/---

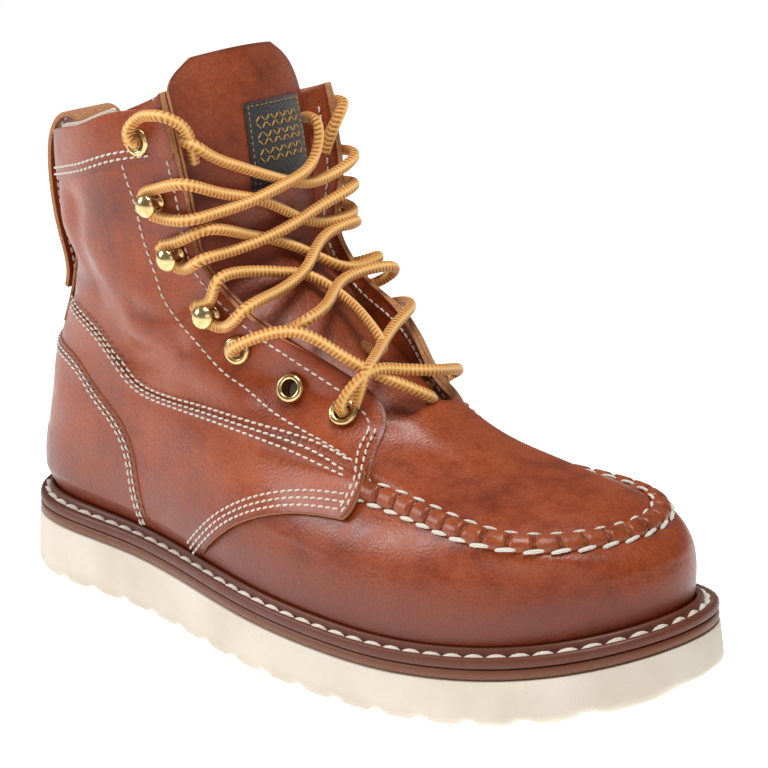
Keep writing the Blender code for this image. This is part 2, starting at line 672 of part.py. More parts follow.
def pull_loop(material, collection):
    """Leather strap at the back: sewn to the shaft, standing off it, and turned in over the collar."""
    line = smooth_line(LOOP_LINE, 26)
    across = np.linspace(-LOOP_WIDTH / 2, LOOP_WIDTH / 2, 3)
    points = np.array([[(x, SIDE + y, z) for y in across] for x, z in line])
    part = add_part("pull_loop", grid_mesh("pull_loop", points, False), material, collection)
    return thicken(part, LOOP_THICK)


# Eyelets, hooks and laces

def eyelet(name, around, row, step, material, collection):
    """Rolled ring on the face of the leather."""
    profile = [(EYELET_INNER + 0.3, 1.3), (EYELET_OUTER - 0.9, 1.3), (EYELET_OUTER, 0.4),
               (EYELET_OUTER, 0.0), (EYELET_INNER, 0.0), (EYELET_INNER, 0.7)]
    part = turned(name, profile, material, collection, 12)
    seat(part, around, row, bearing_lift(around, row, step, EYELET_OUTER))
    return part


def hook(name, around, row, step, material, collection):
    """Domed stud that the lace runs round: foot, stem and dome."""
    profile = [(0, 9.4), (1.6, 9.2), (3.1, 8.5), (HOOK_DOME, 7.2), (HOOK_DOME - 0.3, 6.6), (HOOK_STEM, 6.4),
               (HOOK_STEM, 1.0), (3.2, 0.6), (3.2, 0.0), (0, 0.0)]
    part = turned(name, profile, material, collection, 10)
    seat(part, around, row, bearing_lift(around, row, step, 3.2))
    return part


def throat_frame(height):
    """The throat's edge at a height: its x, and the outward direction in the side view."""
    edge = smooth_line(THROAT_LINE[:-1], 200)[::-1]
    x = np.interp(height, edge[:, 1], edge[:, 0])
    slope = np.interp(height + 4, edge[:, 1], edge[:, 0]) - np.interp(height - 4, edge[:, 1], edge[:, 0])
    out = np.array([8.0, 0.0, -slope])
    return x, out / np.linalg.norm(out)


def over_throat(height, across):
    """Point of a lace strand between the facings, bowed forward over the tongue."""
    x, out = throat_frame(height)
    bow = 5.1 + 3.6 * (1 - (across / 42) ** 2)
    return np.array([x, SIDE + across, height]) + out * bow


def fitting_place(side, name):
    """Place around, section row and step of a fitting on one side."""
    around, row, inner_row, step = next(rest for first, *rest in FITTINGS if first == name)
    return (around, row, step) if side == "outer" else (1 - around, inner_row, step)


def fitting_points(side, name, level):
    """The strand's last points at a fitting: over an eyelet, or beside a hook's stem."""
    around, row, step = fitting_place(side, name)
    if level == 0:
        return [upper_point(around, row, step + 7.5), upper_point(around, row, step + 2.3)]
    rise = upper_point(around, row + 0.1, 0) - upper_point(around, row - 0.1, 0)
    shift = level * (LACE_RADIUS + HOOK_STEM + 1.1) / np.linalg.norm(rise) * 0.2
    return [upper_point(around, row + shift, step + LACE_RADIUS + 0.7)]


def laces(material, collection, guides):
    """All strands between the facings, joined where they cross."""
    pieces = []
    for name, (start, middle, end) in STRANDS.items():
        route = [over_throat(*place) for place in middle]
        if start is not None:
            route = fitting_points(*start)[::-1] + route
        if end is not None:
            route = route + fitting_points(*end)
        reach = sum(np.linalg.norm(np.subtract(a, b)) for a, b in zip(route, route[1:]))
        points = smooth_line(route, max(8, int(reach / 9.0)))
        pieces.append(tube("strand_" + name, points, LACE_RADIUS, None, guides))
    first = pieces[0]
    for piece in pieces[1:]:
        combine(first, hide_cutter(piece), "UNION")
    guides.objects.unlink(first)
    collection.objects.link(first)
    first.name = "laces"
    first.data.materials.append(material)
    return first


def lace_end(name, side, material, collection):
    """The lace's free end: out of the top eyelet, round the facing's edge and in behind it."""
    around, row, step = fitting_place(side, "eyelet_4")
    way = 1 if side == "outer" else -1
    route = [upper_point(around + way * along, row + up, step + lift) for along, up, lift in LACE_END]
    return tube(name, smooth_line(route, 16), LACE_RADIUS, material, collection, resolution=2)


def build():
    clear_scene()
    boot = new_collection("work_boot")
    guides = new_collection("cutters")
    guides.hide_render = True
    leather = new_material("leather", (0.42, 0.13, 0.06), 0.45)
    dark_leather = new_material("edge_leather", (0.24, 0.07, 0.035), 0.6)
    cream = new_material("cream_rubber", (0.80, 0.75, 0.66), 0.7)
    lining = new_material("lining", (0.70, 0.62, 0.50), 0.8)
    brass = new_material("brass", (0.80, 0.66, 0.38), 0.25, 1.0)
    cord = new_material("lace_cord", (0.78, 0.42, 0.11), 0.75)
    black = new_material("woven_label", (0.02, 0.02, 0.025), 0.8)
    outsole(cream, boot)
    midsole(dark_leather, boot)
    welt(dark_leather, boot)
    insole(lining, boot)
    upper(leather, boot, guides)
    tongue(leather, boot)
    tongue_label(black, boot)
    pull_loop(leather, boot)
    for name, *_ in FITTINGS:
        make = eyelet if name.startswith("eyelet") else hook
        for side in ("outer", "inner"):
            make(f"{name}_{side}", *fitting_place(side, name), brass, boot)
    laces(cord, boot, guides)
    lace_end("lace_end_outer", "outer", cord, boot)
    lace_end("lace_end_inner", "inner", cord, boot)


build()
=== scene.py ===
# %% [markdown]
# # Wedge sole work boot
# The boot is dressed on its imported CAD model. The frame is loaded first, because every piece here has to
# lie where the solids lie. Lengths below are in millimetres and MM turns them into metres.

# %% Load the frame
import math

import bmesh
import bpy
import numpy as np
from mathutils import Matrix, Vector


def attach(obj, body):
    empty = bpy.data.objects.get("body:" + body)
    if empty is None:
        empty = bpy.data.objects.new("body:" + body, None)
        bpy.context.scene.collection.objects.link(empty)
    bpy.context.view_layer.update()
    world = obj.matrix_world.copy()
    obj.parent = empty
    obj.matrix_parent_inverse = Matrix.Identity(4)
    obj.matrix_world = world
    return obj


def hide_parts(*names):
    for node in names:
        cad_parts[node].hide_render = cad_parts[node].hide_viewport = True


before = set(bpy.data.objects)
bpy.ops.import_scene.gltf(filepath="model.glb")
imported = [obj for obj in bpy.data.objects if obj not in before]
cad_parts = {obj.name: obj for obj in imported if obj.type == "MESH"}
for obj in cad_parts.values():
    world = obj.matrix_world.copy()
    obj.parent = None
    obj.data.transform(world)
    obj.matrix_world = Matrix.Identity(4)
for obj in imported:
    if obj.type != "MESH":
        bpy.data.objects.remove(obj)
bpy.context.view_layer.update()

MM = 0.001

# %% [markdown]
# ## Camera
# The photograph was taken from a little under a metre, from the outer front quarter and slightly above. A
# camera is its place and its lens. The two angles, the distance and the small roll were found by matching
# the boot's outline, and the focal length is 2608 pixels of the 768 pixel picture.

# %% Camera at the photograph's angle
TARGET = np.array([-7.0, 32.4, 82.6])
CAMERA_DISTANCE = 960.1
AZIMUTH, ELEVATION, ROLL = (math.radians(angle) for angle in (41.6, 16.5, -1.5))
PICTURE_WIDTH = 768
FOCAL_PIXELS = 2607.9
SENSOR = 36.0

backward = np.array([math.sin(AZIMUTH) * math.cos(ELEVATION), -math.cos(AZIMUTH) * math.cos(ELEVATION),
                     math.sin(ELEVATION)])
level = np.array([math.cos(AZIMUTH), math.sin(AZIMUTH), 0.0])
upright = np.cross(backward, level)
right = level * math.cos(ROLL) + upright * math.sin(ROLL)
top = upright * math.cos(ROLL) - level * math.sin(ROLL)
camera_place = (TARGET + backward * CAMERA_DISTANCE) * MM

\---

What is needed.
Copy every line exactly. Leave nothing out.

Full solution.
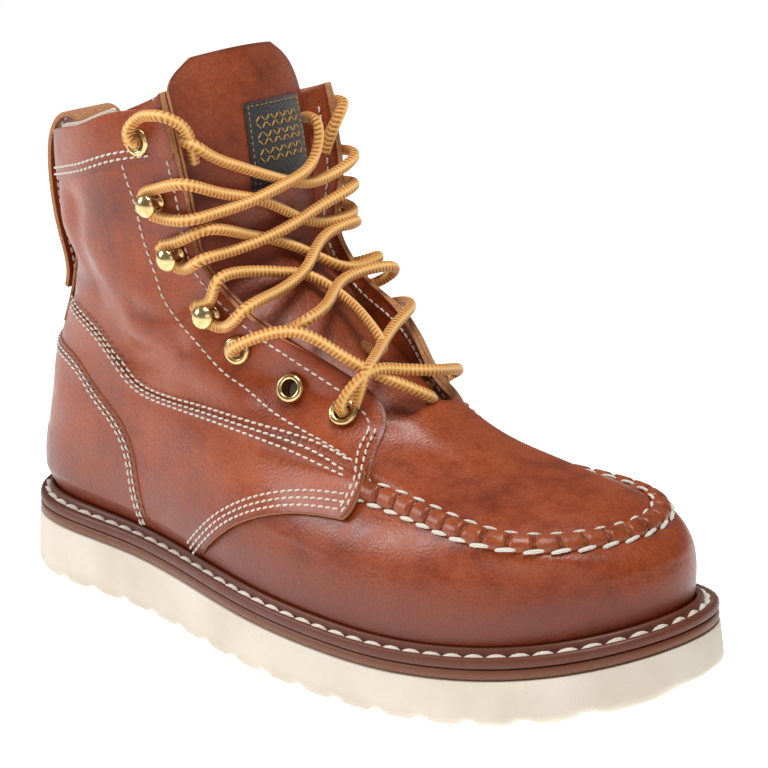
Keep writing the Blender code for this image. This is part 2, starting at line 672 of part.py. More parts follow.
def pull_loop(material, collection):
    """Leather strap at the back: sewn to the shaft, standing off it, and turned in over the collar."""
    line = smooth_line(LOOP_LINE, 26)
    across = np.linspace(-LOOP_WIDTH / 2, LOOP_WIDTH / 2, 3)
    points = np.array([[(x, SIDE + y, z) for y in across] for x, z in line])
    part = add_part("pull_loop", grid_mesh("pull_loop", points, False), material, collection)
    return thicken(part, LOOP_THICK)


# Eyelets, hooks and laces

def eyelet(name, around, row, step, material, collection):
    """Rolled ring on the face of the leather."""
    profile = [(EYELET_INNER + 0.3, 1.3), (EYELET_OUTER - 0.9, 1.3), (EYELET_OUTER, 0.4),
               (EYELET_OUTER, 0.0), (EYELET_INNER, 0.0), (EYELET_INNER, 0.7)]
    part = turned(name, profile, material, collection, 12)
    seat(part, around, row, bearing_lift(around, row, step, EYELET_OUTER))
    return part


def hook(name, around, row, step, material, collection):
    """Domed stud that the lace runs round: foot, stem and dome."""
    profile = [(0, 9.4), (1.6, 9.2), (3.1, 8.5), (HOOK_DOME, 7.2), (HOOK_DOME - 0.3, 6.6), (HOOK_STEM, 6.4),
               (HOOK_STEM, 1.0), (3.2, 0.6), (3.2, 0.0), (0, 0.0)]
    part = turned(name, profile, material, collection, 10)
    seat(part, around, row, bearing_lift(around, row, step, 3.2))
    return part


def throat_frame(height):
    """The throat's edge at a height: its x, and the outward direction in the side view."""
    edge = smooth_line(THROAT_LINE[:-1], 200)[::-1]
    x = np.interp(height, edge[:, 1], edge[:, 0])
    slope = np.interp(height + 4, edge[:, 1], edge[:, 0]) - np.interp(height - 4, edge[:, 1], edge[:, 0])
    out = np.array([8.0, 0.0, -slope])
    return x, out / np.linalg.norm(out)


def over_throat(height, across):
    """Point of a lace strand between the facings, bowed forward over the tongue."""
    x, out = throat_frame(height)
    bow = 5.1 + 3.6 * (1 - (across / 42) ** 2)
    return np.array([x, SIDE + across, height]) + out * bow


def fitting_place(side, name):
    """Place around, section row and step of a fitting on one side."""
    around, row, inner_row, step = next(rest for first, *rest in FITTINGS if first == name)
    return (around, row, step) if side == "outer" else (1 - around, inner_row, step)


def fitting_points(side, name, level):
    """The strand's last points at a fitting: over an eyelet, or beside a hook's stem."""
    around, row, step = fitting_place(side, name)
    if level == 0:
        return [upper_point(around, row, step + 7.5), upper_point(around, row, step + 2.3)]
    rise = upper_point(around, row + 0.1, 0) - upper_point(around, row - 0.1, 0)
    shift = level * (LACE_RADIUS + HOOK_STEM + 1.1) / np.linalg.norm(rise) * 0.2
    return [upper_point(around, row + shift, step + LACE_RADIUS + 0.7)]


def laces(material, collection, guides):
    """All strands between the facings, joined where they cross."""
    pieces = []
    for name, (start, middle, end) in STRANDS.items():
        route = [over_throat(*place) for place in middle]
        if start is not None:
            route = fitting_points(*start)[::-1] + route
        if end is not None:
            route = route + fitting_points(*end)
        reach = sum(np.linalg.norm(np.subtract(a, b)) for a, b in zip(route, route[1:]))
        points = smooth_line(route, max(8, int(reach / 9.0)))
        pieces.append(tube("strand_" + name, points, LACE_RADIUS, None, guides))
    first = pieces[0]
    for piece in pieces[1:]:
        combine(first, hide_cutter(piece), "UNION")
    guides.objects.unlink(first)
    collection.objects.link(first)
    first.name = "laces"
    first.data.materials.append(material)
    return first


def lace_end(name, side, material, collection):
    """The lace's free end: out of the top eyelet, round the facing's edge and in behind it."""
    around, row, step = fitting_place(side, "eyelet_4")
    way = 1 if side == "outer" else -1
    route = [upper_point(around + way * along, row + up, step + lift) for along, up, lift in LACE_END]
    return tube(name, smooth_line(route, 16), LACE_RADIUS, material, collection, resolution=2)


def build():
    clear_scene()
    boot = new_collection("work_boot")
    guides = new_collection("cutters")
    guides.hide_render = True
    leather = new_material("leather", (0.42, 0.13, 0.06), 0.45)
    dark_leather = new_material("edge_leather", (0.24, 0.07, 0.035), 0.6)
    cream = new_material("cream_rubber", (0.80, 0.75, 0.66), 0.7)
    lining = new_material("lining", (0.70, 0.62, 0.50), 0.8)
    brass = new_material("brass", (0.80, 0.66, 0.38), 0.25, 1.0)
    cord = new_material("lace_cord", (0.78, 0.42, 0.11), 0.75)
    black = new_material("woven_label", (0.02, 0.02, 0.025), 0.8)
    outsole(cream, boot)
    midsole(dark_leather, boot)
    welt(dark_leather, boot)
    insole(lining, boot)
    upper(leather, boot, guides)
    tongue(leather, boot)
    tongue_label(black, boot)
    pull_loop(leather, boot)
    for name, *_ in FITTINGS:
        make = eyelet if name.startswith("eyelet") else hook
        for side in ("outer", "inner"):
            make(f"{name}_{side}", *fitting_place(side, name), brass, boot)
    laces(cord, boot, guides)
    lace_end("lace_end_outer", "outer", cord, boot)
    lace_end("lace_end_inner", "inner", cord, boot)


build()
=== scene.py ===
# %% [markdown]
# # Wedge sole work boot
# The boot is dressed on its imported CAD model. The frame is loaded first, because every piece here has to
# lie where the solids lie. Lengths below are in millimetres and MM turns them into metres.

# %% Load the frame
import math

import bmesh
import bpy
import numpy as np
from mathutils import Matrix, Vector


def attach(obj, body):
    empty = bpy.data.objects.get("body:" + body)
    if empty is None:
        empty = bpy.data.objects.new("body:" + body, None)
        bpy.context.scene.collection.objects.link(empty)
    bpy.context.view_layer.update()
    world = obj.matrix_world.copy()
    obj.parent = empty
    obj.matrix_parent_inverse = Matrix.Identity(4)
    obj.matrix_world = world
    return obj


def hide_parts(*names):
    for node in names:
        cad_parts[node].hide_render = cad_parts[node].hide_viewport = True


before = set(bpy.data.objects)
bpy.ops.import_scene.gltf(filepath="model.glb")
imported = [obj for obj in bpy.data.objects if obj not in before]
cad_parts = {obj.name: obj for obj in imported if obj.type == "MESH"}
for obj in cad_parts.values():
    world = obj.matrix_world.copy()
    obj.parent = None
    obj.data.transform(world)
    obj.matrix_world = Matrix.Identity(4)
for obj in imported:
    if obj.type != "MESH":
        bpy.data.objects.remove(obj)
bpy.context.view_layer.update()

MM = 0.001

# %% [markdown]
# ## Camera
# The photograph was taken from a little under a metre, from the outer front quarter and slightly above. A
# camera is its place and its lens. The two angles, the distance and the small roll were found by matching
# the boot's outline, and the focal length is 2608 pixels of the 768 pixel picture.

# %% Camera at the photograph's angle
TARGET = np.array([-7.0, 32.4, 82.6])
CAMERA_DISTANCE = 960.1
AZIMUTH, ELEVATION, ROLL = (math.radians(angle) for angle in (41.6, 16.5, -1.5))
PICTURE_WIDTH = 768
FOCAL_PIXELS = 2607.9
SENSOR = 36.0

backward = np.array([math.sin(AZIMUTH) * math.cos(ELEVATION), -math.cos(AZIMUTH) * math.cos(ELEVATION),
                     math.sin(ELEVATION)])
level = np.array([math.cos(AZIMUTH), math.sin(AZIMUTH), 0.0])
upright = np.cross(backward, level)
right = level * math.cos(ROLL) + upright * math.sin(ROLL)
top = upright * math.cos(ROLL) - level * math.sin(ROLL)
camera_place = (TARGET + backward * CAMERA_DISTANCE) * MM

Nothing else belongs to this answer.